Dalam konteks ini, Prof. Abdul Mu’ti, Menteri Pendidikan Dasar dan Menengah RI, menyatakan bahwa pengembalian UN dengan pendekatan evaluasi yang lebih menyeluruh dan modern merupakan langkah strategis dalam merespons tantangan global. Dengan mengintegrasikan aspek kreativitas dan problem solving dalam penilaiannya, UN dapat menjadi instrumen vital untuk mendorong perbaikan mutu pendidikan di Indonesia. Pernyataan ini menggambarkan optimisme terhadap potensi UN yang telah direformasi, yang bisa menjadi pendorong utama perbaikan kualitas pendidikan di Indonesia.
Namun, meskipun pengembalian UN menawarkan potensi besar untuk meningkatkan mutu pendidikan, pertanyaan mendasar yang harus dijawab adalah apakah pengembalian UN ini benar-benar akan menjadi terobosan ataukah sekadar mengulang sistem evaluasi yang sudah terbukti memiliki kekurangan di masa lalu. Kunci utama untuk menjawab pertanyaan ini terletak pada transformasi metode dan pelaksanaan UN itu sendiri. Dengan sistem evaluasi yang lebih modern dan berbasis pada kemampuan berpikir tingkat tinggi, UN dapat berfungsi tidak hanya sebagai alat ukur pencapaian akademik, tetapi juga sebagai sarana untuk mempersiapkan generasi muda Indonesia menghadapi tantangan global.

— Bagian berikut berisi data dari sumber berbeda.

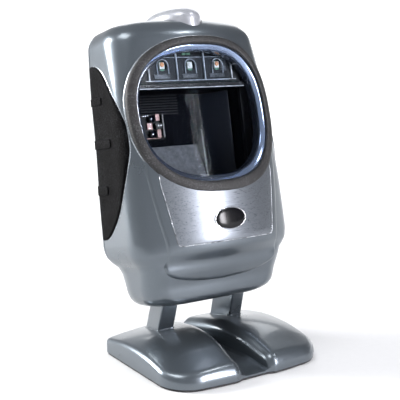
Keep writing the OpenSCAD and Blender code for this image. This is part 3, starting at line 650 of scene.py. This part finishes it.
SEAM, SEAM_GAP = 0.35, 0.06


def before(line, v):
    """The stretch of a head outline in front of v, ending on it."""
    ahead = line[line[:, 1] < v]
    return np.vstack([ahead, [np.interp(v, line[:, 1], line[:, 0]), v]])


def behind(line, v):
    past = line[line[:, 1] > v]
    return np.vstack([[np.interp(v, line[:, 1], line[:, 0]), v], past])


def front_half(line):
    """Columns of the front housing over one half, with a close pair at the joint line."""
    return np.vstack([resample(before(line, PART_V - SEAM), 62), before(line, PART_V - SEAM_GAP)[-1:]])


def rear_half(line):
    return np.vstack([behind(line, PART_V + SEAM_GAP)[:1], resample(behind(line, PART_V + SEAM), 46)])


LEVELS = steps((-32, -28, 12), (-28, -4, 34), (-4, ROOF_EDGE, 58))
ROOF_TURNS = np.radians(np.linspace(0, 90, 14)[1:])


def shell_rows(half, inset):
    """Rows (x, v, w) over one half of the head, from the bottom edge up to the opening in the roof."""
    rows = [level(half(half_section(w, inset)), w) for w in LEVELS]
    for q in ROOF_TURNS:
        lean = min(ROOF_EDGE + ROOF_R * sin(q), ROOF_TOP)
        plan = half(half_section(lean, inset + ROOF_R * (1 - cos(q))))
        height = ROOF_EDGE + (ROOF_R - inset) * sin(q) + roof_dome(plan[:, 0], plan[:, 1])
        rows.append(np.column_stack([plan, height]))
    t = np.linspace(0, pi, 200)
    opening = half(np.stack([5 * np.sin(t), 20 - 12 * np.cos(t)], 1))
    for share in np.linspace(0, 1, 10)[1:]:
        spot = (1 - share) * plan + share * opening
        height = ROOF_EDGE + ROOF_R - inset + roof_dome(spot[:, 0], spot[:, 1])
        rows.append(np.column_stack([spot, height]))
    return np.array(rows)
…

Pada akhirnya, pengembalian UN harus disertai dengan perubahan mendalam dalam cara pandang terhadap evaluasi pendidikan. Pendekatan yang lebih holistik, yang mengukur berbagai kompetensi penting bagi perkembangan siswa, dapat membuat UN berfungsi secara optimal dalam meningkatkan kualitas pendidikan. Evaluasi yang lebih objektif dan menyeluruh akan membuka peluang bagi pendidikan yang lebih merata dan berkualitas, yang pada gilirannya dapat meningkatkan kesejahteraan bangsa secara keseluruhan.